Il finale, però, Turco l'aveva forse già scritto da qualche tempo. Prima che venisse depositata la perizia, arrivata in cancelleria il giorno precedente il suicidio. «Una personalità istrionica, narcisistica e drammatizzante», ha scritto Ariatti nella sua relazione. Un uomo che amava stare al centro dell'attenzione, l'ex titolare della pizzeria «Al Miglio 76» di Cassio, ma altrettanto freddo e determinato nell'uccidere, secondo la ricostruzione del perito. Non c'era ombra di follia in quell'uomo, che prima si era divertito con serate hot insieme a Gabriela e ad altre coppie, poi - secondo l'accusa - l'avrebbe sfruttata quando la compagna aveva deciso di prostituirsi e poi uccisa.

Samuele Turco aveva già tentato il suicidio. «Gesti dimostrativi, nulla di realmente depressivo», aveva specificato lo psichiatra. I cadaveri di Kelly e Gabriela erano stati scoperti un paio di giorni prima, e Turco fu trovato nel casolare di San Prospero dagli uomini della Mobile. Aveva appena bevuto candeggina: caricato su un'auto civetta, il 42enne venne portato a tutta velocità al Pronto soccorso del Maggiore, ma ben presto si scoprì che la quantità di candeggina (tra l'altro forse allungata con l'acqua e in parte rigettata) ingurgitata non era sufficiente a provocare la morte di nessuno. Quasi quattro anni prima, nel febbraio 2013, Turco si tagliuzzò il braccio sinistro: ferite troppo superficiali per provocare emorragie gravi. Insomma, più che il gesto di chi cercava davvero di farla finita, sarebbe stata una sceneggiata.

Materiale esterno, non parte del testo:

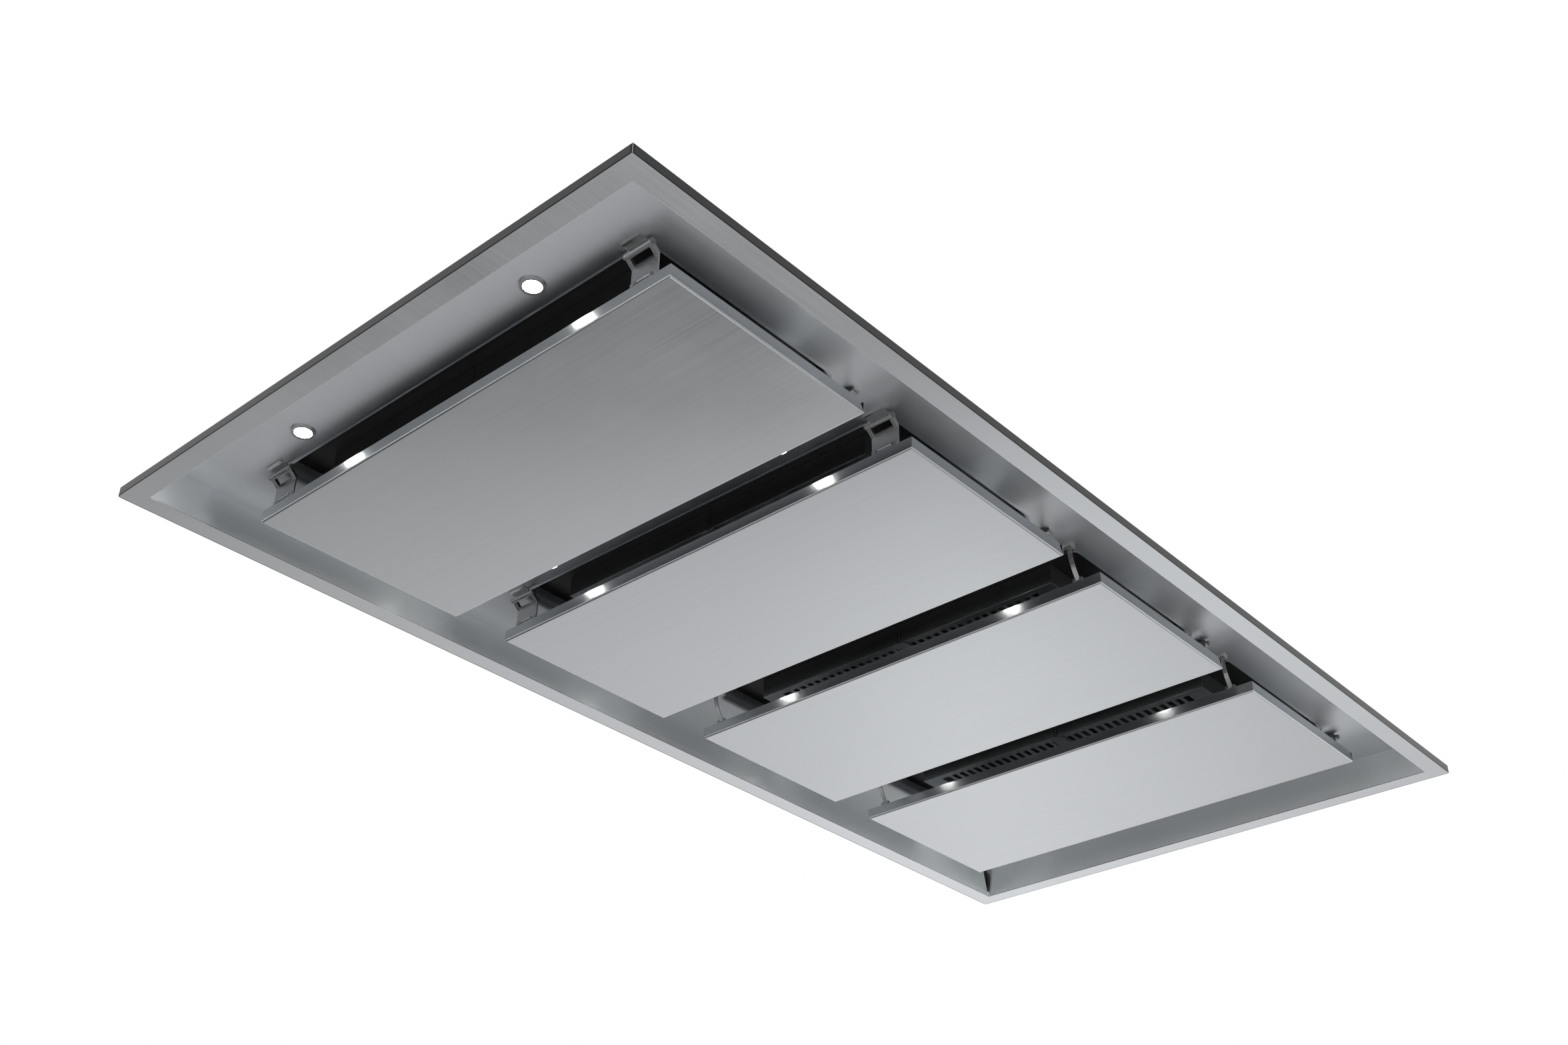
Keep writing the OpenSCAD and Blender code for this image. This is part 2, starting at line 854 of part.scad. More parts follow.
module hinge_pins() {
    color([0.55, 0.55, 0.56])
        for (i = bays)
            at_hinge_edge(i)
                at_both_ends(hinge_y)
                    translate([-pivot_out, 0, pivot_z]) {
                        rod_y(pin_r, -hinge_w / 2 - head_t, hinge_w / 2 + head_t);
                        for (s = halves)
                            translate([0, s * (hinge_w / 2 + gap + head_t / 2), 0])
                                rod_y(knuckle_r - gap, -head_t / 2, head_t / 2);
                    }
}

// Magnet plates on the tray, just above the catch pads
module catch_magnets() {
    tip = sheet_t - strap_lean;
    color([0.6, 0.6, 0.61])
        for (i = bays)
            at_catch_edge(i)
                at_both_ends(catch_y)
                    block([tip - magnet_l, -magnet_w / 2, tray_z - magnet_t],
                        [tip, magnet_w / 2, tray_z]);
}

// Frame of filter half k of bay i: its inner end at y = 0 and the filter towards +Y
module at_filter(i, s) {
    translate([bay_x(i) + mouth_shift, 0, 0])
        mirror([0, s < 0 ? 1 : 0, 0])
            translate([0, filter_split, 0])
                children();
}

// Frames of the two filters of bay i
module filter_frames(i) {
    inside_l = filter_l - 2 * filter_lip;
    slot_low = tab_y - tab_t / 2 - latch_travel - gap;
    slot_high = tab_y + tab_t / 2 + gap;
    color([0.5, 0.51, 0.53])
        for (s = halves)
            at_filter(i, s)
                difference() {
                    block([-filter_l / 2, 0, filter_z], [filter_l / 2, filter_w, filter_top]);
                    block([sheet_t - filter_l / 2, sheet_t, filter_z + sheet_t],
                        [filter_l / 2 - sheet_t, filter_w - sheet_t, filter_top - sheet_t]);
                    block([-inside_l / 2, filter_lip, filter_z - cut],
                        [inside_l / 2, filter_w - latch_lip, filter_z + sheet_t + cut]);
                    block([-inside_l / 2, filter_lip, filter_top - sheet_t - cut],
                        [inside_l / 2, filter_w - filter_lip, filter_top + cut]);
                    block([-bolt_w / 2 - gap, filter_w - sheet_t - cut, bolt_z - gap],
                        [bolt_w / 2 + gap, filter_w + cut, bolt_z + bolt_t + gap]);
                    block([-tab_w / 2 - gap, slot_low, filter_z - cut],
                        [tab_w / 2 + gap, slot_high, filter_z + sheet_t + cut]);
                }
}

// Cross section of a filter's staggered baffles, in Y and Z
module baffle_section() {
    first = filter_lip + baffle_pitch / 2;
    last = filter_w - latch_lip - baffle_pitch / 2;
    for (y = [first : baffle_pitch : last]) {
        translate([y - baffle_w / 2, 0])
            square([baffle_w, baffle_t]);
        for (s = halves)
            translate([y + s * (baffle_w - baffle_t) / 2 - baffle_t / 2, 0])
                square([baffle_t, baffle_wall]);
    }
    for (y = [first + baffle_pitch / 2 : baffle_pitch : last])
        translate([y - baffle_upper_w / 2, baffle_rise])
            square([baffle_upper_w, baffle_t]);
}

module filter_baffles(i) {
    z0 = filter_z + sheet_t + gap;
    reach = filter_l / 2 - sheet_t - gap;
    end_y = filter_w - latch_lip + filter_lip / 2;
    color([0.55, 0.56, 0.58])
        for (s = halves)
            at_filter(i, s) {
                translate([-reach, 0, z0])
                    rotate([90, 0, 90])
                        linear_extrude(height = 2 * reach)
                            baffle_section();
                for (e = halves)
                    translate([e * (reach - baffle_bar / 2), 0, 0])
                        block([-baffle_bar / 2, sheet_t + gap, z0],
                            [baffle_bar / 2, end_y, z0 + baffle_bar_h]);
            }
}

// Latch of filter n, counted from 1 along the hood
module filter_latch(n) {
    color([0.75, 0.76, 0.77])
        at_filter(floor((n - 1) / 2), n % 2 == 1 ? -1 : 1) {
            block([-bolt_w / 2, bolt_tip - bolt_l, bolt_z], [bolt_w / 2, bolt_tip, bolt_z + bolt_t]);
            block([-tab_w / 2, tab_y - tab_t / 2, filter_z - tab_drop],
                [tab_w / 2, tab_y + tab_t / 2, bolt_z + bolt_t]);
        }
}

// Radius of the scroll at a turn of a degrees from +X
function scroll_r(a) =
    scroll_base_r + scroll_growth * (a - scroll_start) / (360 - scroll_start);

// Outline of the scroll in X and Z about its axis, drawn in by a wall
function scroll_outline(wall) = concat(
    [for (k = [0 : scroll_steps])
        let (a = scroll_start + (360 - scroll_start) * k / scroll_steps)
            (scroll_r(a) - wall) * [cos(a), sin(a)]],
    [
        [scroll_end_r - wall, outlet_z],
        [outlet_low + wall, outlet_z],
        [outlet_low + wall, (scroll_base_r - wall) * sin(scroll_start)]
    ]
);

module blower_housing() {
    half = scroll_w / 2 + scroll_t;
    color([0.12, 0.12, 0.13])
        translate([0, 0, axis_z])
            difference() {
                translate([0, half, 0])
                    rotate([90, 0, 0])
                        linear_extrude(height = 2 * half)
                            polygon(scroll_outline(0));
                translate([0, scroll_w / 2, 0])
                    rotate([90, 0, 0])
                        linear_extrude(height = scroll_w)
                            polygon(scroll_outline(scroll_t));
                block([outlet_low + scroll_t, -scroll_w / 2, impeller_r],
                    [scroll_end_r - scroll_t, scroll_w / 2, outlet_z + cut]);
                rod_y(inlet_r, -half - cut, half + cut);
            }
}

module motor_bracket() {
    ring_r = inlet_r + bracket_ring;
    color([0.7, 0.7, 0.72])
        translate([0, -motor_face, axis_z])
            difference() {
                union() {
                    difference() {
                        rod_y(ring_r, -bracket_t, 0);
                        rod_y(inlet_r, -bracket_t - cut, cut);
                    }
                    rod_y(bracket_hub_r, -bracket_t, 0);
                    for (a = [90, 210, 330])
                        rotate([0, a, 0])
                            block([bracket_hub_r - arm_w, -bracket_t, -arm_w / 2],
                                [inlet_r + bracket_ring / 2, 0, arm_w / 2]);
                }
                rod_y(shaft_r + gap, -bracket_t - cut, cut);
            }
}

module motor() {
    color([0.3, 0.31, 0.33])
        translate([0, -motor_face, axis_z])
            difference() {
                union() {
                    rod_y(motor_r, 0, motor_l);
                    for (k = [0 : motor_ribs - 1])
                        rotate([0, 360 * k / motor_ribs, 0])
                            block([0, 3 * motor_rib_t, -motor_rib_t / 2],
                                [motor_r + motor_rib_t, motor_l - 3 * motor_rib_t, motor_rib_t / 2]);
                }
                rod_y(shaft_r + run_fit, -cut, motor_l + cut);
            }
}

module motor_shaft() {
    color([0.75, 0.75, 0.76])
        translate([0, 0, axis_z])
            rod_y(shaft_r, -motor_face - bracket_t - shaft_tail, hub_l);
}

module impeller() {
    color([0.55, 0.56, 0.58])
        translate([0, 0, axis_z])
            difference() {
                union() {
                    rod_y(impeller_r, -impeller_t / 2, impeller_t / 2);
                    rod_y(hub_r, -hub_back, hub_l - hub_back);
                    for (s = halves)
                        translate([0, s * (impeller_w - impeller_t) / 2, 0])
                            difference() {
                                rod_y(impeller_r, -impeller_t / 2, impeller_t / 2);
                                rod_y(impeller_r - blade_depth, -impeller_t, impeller_t);
                            }
                    for (k = [0 : blades - 1])
                        rotate([0, 360 * k / blades, 0])
                            translate([impeller_r - blade_depth / 2 - blade_t, 0, 0])
                                rotate([0, blade_angle, 0])
                                    cube([blade_depth - blade_t, impeller_w - impeller_t, blade_t],
                                        center = true);
                }
                rod_y(shaft_r + run_fit / 2, -impeller_w, impeller_w);
            }
}

// Pivot of each damper flap, on either side of the spigot's middle
function flap_x(s) = outlet_mid + s * flap_split;
flap_z = casing_h + casing_t + flap_rise;

module outlet_collar() {
    z0 = casing_h + casing_t;
    inner_r = spigot_r - spigot_t;
    stop_z = flap_z - flap_t / 2 - gap - stop_t;
    color([0.1, 0.1, 0.11]) {
        for (s = halves)
            intersection() {
                translate([outlet_mid, 0, stop_z])
                    difference() {
                        cylinder(r = inner_r + spigot_t / 2, h = stop_t);
                        translate([0, 0, -cut])
                            cylinder(r = inner_r - stop_reach, h = stop_t + 2 * cut);
                    }
                translate([outlet_mid + s * spigot_r, 0, stop_z])
                    cube([spigot_r, stop_w, 2 * stop_t], center = true);
            }
        difference() {
            translate([outlet_mid, 0, 0])
                difference() {
                    union() {
                        translate([0, 0, z0])
                            linear_extrude(height = collar_plate_t)
                                plan(collar_plate, collar_plate, mouth_r);
                        translate([0, 0, z0])
                            cylinder(r = spigot_r, h = spigot_h);
                    }
                    translate([0, 0, z0 - cut])
                        cylinder(r = inner_r, h = spigot_h + 2 * cut);
                }
            for (s = halves)
                translate([flap_x(s), 0, flap_z])
                    rod_y(stub_r + run_fit, -spigot_r - cut, spigot_r + cut);
            top_screw_holes();
        }
    }
}

// Half-round flap with its pivot stubs, on side s of the spigot
module damper_flap(s) {
    flap_r = spigot_r - spigot_t - flap_gap;
    stub_y = sqrt(pow(spigot_r, 2) - pow(flap_split, 2));
    barrel_y = sqrt(pow(flap_r, 2) - pow(flap_split + barrel_r, 2));
    color([0.16, 0.16, 0.17]) {
        intersection() {
            translate([outlet_mid, 0, flap_z - flap_t / 2])
                cylinder(r = flap_r, h = flap_t);
            translate([flap_x(s), 0, flap_z])
                mirror([s < 0 ? 1 : 0, 0, 0])
                    block([0, -spigot_r, -flap_t], [spigot_r, spigot_r, flap_t]);
        }
        translate([flap_x(s), 0, flap_z]) {
            rod_y(barrel_r, -barrel_y, barrel_y);
            rod_y(stub_r, -stub_y, stub_y);
        }
    }
}

module control_box() {
    color([0.85, 0.85, 0.83])
        translate([control_x, box_y, deck_z + deck_t])
            difference() {
                block([-control_l / 2, -control_w / 2, 0], [control_l / 2, control_w / 2, control_h]);
                block([box_t - control_l / 2, box_t - control_w / 2, box_t],
                    [control_l / 2 - box_t, control_w / 2 - box_t, control_h + cut]);
                translate([0, 0, control_h / 2])
                    rod_y(gland_r, control_w / 2 - box_t - cut, control_w / 2 + cut);
            }
}

module control_cover() {
    lip = box_t + gap;
    color([0.8, 0.8, 0.78])
        translate([control_x, box_y, deck_z + deck_t + control_h]) {
            block([-control_l / 2, -control_w / 2, 0], [control_l / 2, control_w / 2, box_t]);
            block([lip - control_l / 2, lip - control_w / 2, -2 * box_t],
                [control_l / 2 - lip, control_w / 2 - lip, 0]);
        }
}

// Terminal block on the control box's floor, with its screw wells open upwards
module terminal_block() {
    color([0.9, 0.9, 0.87])
        translate([control_x, box_y, deck_z + deck_t + box_t])
            difference() {
                block([-terminals * terminal_pitch / 2, -terminal_w / 2, 0],
                    [terminals * terminal_pitch / 2, terminal_w / 2, terminal_h]);
                for (k = [0 : terminals - 1])
                    translate([(k - (terminals - 1) / 2) * terminal_pitch, 0, 0]) {
                        translate([0, 0, terminal_h / 2])
                            cylinder(r = terminal_r, h = terminal_h / 2 + cut);
                        translate([0, 0, terminal_h / 3])
                            rod_y(terminal_r, -terminal_w, terminal_w);
                    }
            }
}

module lamp_driver() {
    color([0.9, 0.9, 0.88])
        translate([driver_x, box_y, deck_z + deck_t]) {
            block([-driver_l / 2, -driver_w / 2, 0], [driver_l / 2, driver_w / 2, driver_h]);
            block([-driver_l / 2 - driver_tab, -driver_w / 4, 0],
                [driver_l / 2 + driver_tab, driver_w / 4, box_t]);
        }
}

module cable_gland() {
    wall = casing_w / 2;
    color([0.15, 0.15, 0.16])
        translate([control_x, 0, gland_z])
            difference() {
                union() {
                    rod_y(gland_r, wall - casing_t - gland_nut_t, wall + gland_l);
                    rod_y(gland_nut_r, wall, wall + gland_nut_t);
                    rod_y(gland_nut_r, wall - casing_t - gland_nut_t, wall - casing_t);
                }
                rod_y(gland_bore_r, wall - casing_t - gland_nut_t - cut, wall + gland_l + cut);
            }
}

flange();
recess_walls();
tray();
filter_deck();
filter_rails();
casing_shell();
casing_lid();
casing_screws();
suspension_brackets();
lamp_bodies();
lamp_bezels();
lamp_lenses();
for (i = bays) {
    panel(i);
    hinge_leaves(i);
    catch_straps(i);
    panel_screws(i);
    filter_frames(i);
    filter_baffles(i);
}
for (n = [1 : 2 * bay_count])
    filter_latch(n);
hinge_brackets();
hinge_pins();
catch_magnets();
blower_housing();
motor();
motor_bracket();
motor_shaft();
impeller();
outlet_collar();
damper_flap(1);  // damper_flap_a
damper_flap(-1);  // damper_flap_b
control_box();
control_cover();
terminal_block();
lamp_driver();
cable_gland();
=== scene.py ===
"""Looks of a recessed ceiling range hood: stainless flange and recess, four hinged suction panels,
grease filters, lit lamps, and a galvanised casing with its blower and electrics above the ceiling."""

import json
import math

import bmesh
import bpy
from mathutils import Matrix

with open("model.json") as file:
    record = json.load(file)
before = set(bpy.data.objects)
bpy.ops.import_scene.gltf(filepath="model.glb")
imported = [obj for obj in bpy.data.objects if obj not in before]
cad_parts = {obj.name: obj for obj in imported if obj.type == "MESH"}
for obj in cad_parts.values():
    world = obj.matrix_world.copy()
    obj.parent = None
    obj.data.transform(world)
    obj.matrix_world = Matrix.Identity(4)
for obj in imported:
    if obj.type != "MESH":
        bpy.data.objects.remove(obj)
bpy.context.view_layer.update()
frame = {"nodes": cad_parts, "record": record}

# Camera, fitted to the photograph's edges; metres, degrees and millimetres
CAMERA_AT = (-1.32139, -1.06158, -0.93565)
CAMERA_TURN = (122.857, -0.6755, -48.5347)
CAMERA_LENS = 40.56
SENSOR_WIDTH = 36.0

# Stage, in metres: floor, card, ceiling patch, and the edge of the ceiling's cut-out
FLOOR_Z = -4.05
FLOOR_HALF = 30.0
CARD_Z = -4.0
CARD_HALF = 14.0
CEILING_MARGIN = 1.0
CUT_HALF_X = 0.6825
CUT_HALF_Y = 0.3325
CUT_EDGE_TOP = 0.036
# Near-black grey of the board's cut edge: painted shade in the open seams, over the real shade there
CUT_SHADE_GREY = 0.06
CUT_ROUGH = 0.9
CORNERS = ((-1, -1), (1, -1), (1, 1), (-1, 1))
# Strength of sky, floor and ceiling as a light; they are seen and mirrored at strength 1
DIFFUSE_SKY = 0.6
# The graduated card: its middle, and its brightness by distance from there, in metres
CARD_MIDDLE = (-1.32, -1.06)
CARD_NEAR = 3.0
CARD_FAR = 13.0
CARD_BY_DISTANCE = (
    (3.4, 0.95),
    (5.6, 0.18),
    (6.2, 0.24),
    (7.4, 0.8),
    (9.0, 1.0),
    (11.0, 0.98),
    (13.0, 0.8),
)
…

Un uomo che avrebbe saputo imporsi anche con Alessio, il figlio ventenne trascinato in quell'impresa scellerata. Lui che ha sempre subito quel padre forte, pieno di eccessi. Anche il perito riconosce una «sudditanza» del ragazzo nei confronti del padre e i suoi «timori per una possibile reazione del papà». Quel padre che se ne è andato lasciando poche righe per dire che voleva raggiungere Gabriela, ma anche parole piene di rancore nei confronti dell'ex compagno di cella.